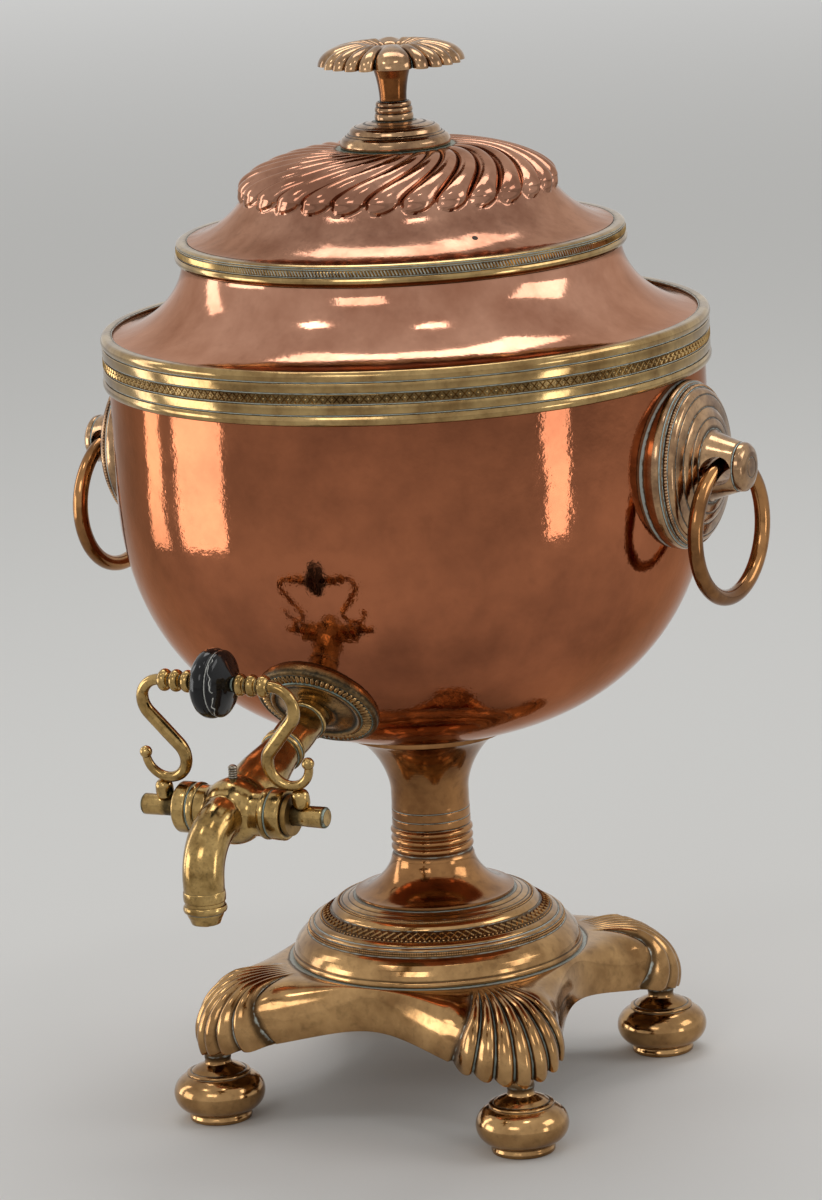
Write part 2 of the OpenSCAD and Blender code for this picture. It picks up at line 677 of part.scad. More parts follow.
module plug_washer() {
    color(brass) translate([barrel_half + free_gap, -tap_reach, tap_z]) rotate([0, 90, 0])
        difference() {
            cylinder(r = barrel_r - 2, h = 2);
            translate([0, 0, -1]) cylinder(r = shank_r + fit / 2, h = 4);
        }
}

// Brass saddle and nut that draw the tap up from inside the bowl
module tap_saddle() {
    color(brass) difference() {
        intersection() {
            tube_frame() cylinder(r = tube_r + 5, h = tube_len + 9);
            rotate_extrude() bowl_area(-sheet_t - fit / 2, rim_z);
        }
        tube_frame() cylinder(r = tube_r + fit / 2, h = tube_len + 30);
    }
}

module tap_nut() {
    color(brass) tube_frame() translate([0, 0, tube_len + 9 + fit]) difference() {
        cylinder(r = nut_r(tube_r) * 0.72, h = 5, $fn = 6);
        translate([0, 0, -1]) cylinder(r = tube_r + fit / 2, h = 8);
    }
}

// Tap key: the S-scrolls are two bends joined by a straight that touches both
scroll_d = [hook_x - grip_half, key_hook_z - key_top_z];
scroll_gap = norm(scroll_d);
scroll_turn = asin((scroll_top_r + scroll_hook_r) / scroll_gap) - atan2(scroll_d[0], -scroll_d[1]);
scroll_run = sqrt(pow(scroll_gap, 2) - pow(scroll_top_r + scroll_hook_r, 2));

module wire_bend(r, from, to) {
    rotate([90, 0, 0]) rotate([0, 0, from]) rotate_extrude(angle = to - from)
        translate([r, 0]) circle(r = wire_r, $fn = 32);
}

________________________

Your task is to repeat the data exactly, with nothing left out.

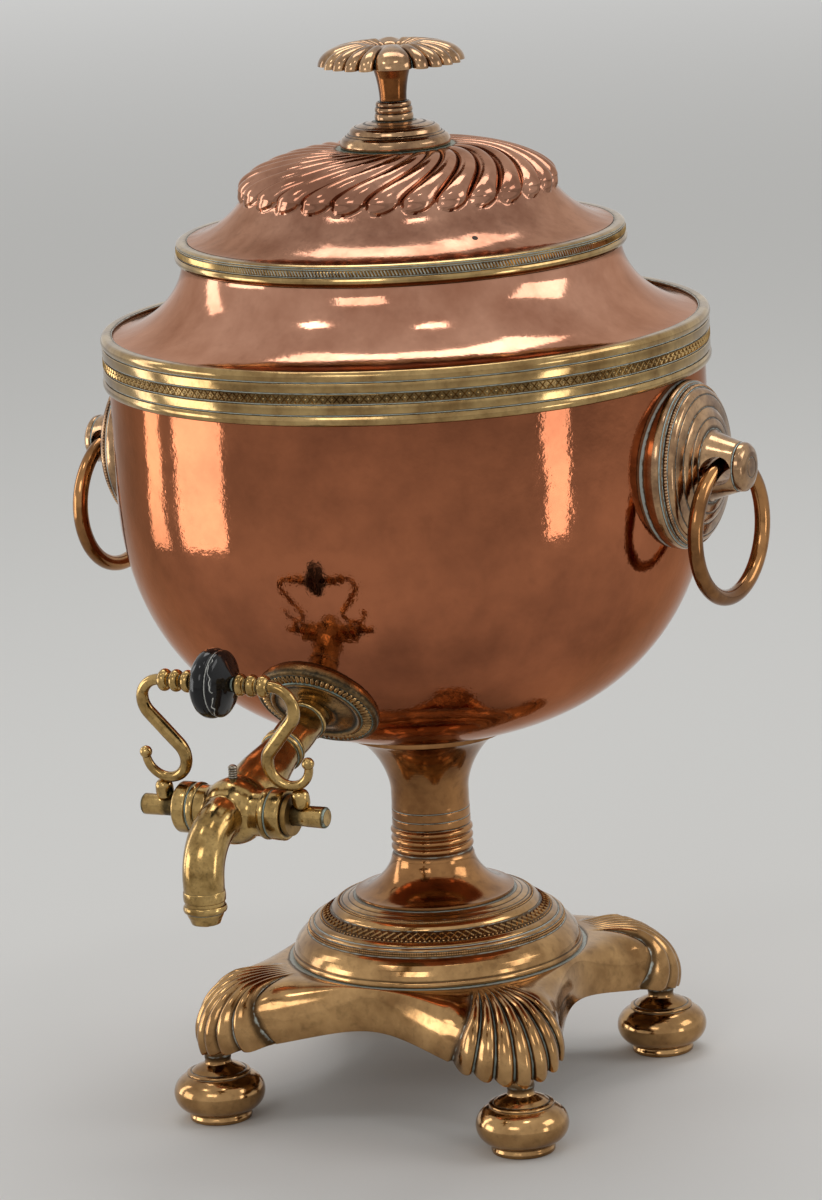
Write part 2 of the OpenSCAD and Blender code for this picture. It picks up at line 677 of part.scad. More parts follow.
module plug_washer() {
    color(brass) translate([barrel_half + free_gap, -tap_reach, tap_z]) rotate([0, 90, 0])
        difference() {
            cylinder(r = barrel_r - 2, h = 2);
            translate([0, 0, -1]) cylinder(r = shank_r + fit / 2, h = 4);
        }
}

// Brass saddle and nut that draw the tap up from inside the bowl
module tap_saddle() {
    color(brass) difference() {
        intersection() {
            tube_frame() cylinder(r = tube_r + 5, h = tube_len + 9);
            rotate_extrude() bowl_area(-sheet_t - fit / 2, rim_z);
        }
        tube_frame() cylinder(r = tube_r + fit / 2, h = tube_len + 30);
    }
}

module tap_nut() {
    color(brass) tube_frame() translate([0, 0, tube_len + 9 + fit]) difference() {
        cylinder(r = nut_r(tube_r) * 0.72, h = 5, $fn = 6);
        translate([0, 0, -1]) cylinder(r = tube_r + fit / 2, h = 8);
    }
}

// Tap key: the S-scrolls are two bends joined by a straight that touches both
scroll_d = [hook_x - grip_half, key_hook_z - key_top_z];
scroll_gap = norm(scroll_d);
scroll_turn = asin((scroll_top_r + scroll_hook_r) / scroll_gap) - atan2(scroll_d[0], -scroll_d[1]);
scroll_run = sqrt(pow(scroll_gap, 2) - pow(scroll_top_r + scroll_hook_r, 2));

module wire_bend(r, from, to) {
    rotate([90, 0, 0]) rotate([0, 0, from]) rotate_extrude(angle = to - from)
        translate([r, 0]) circle(r = wire_r, $fn = 32);
}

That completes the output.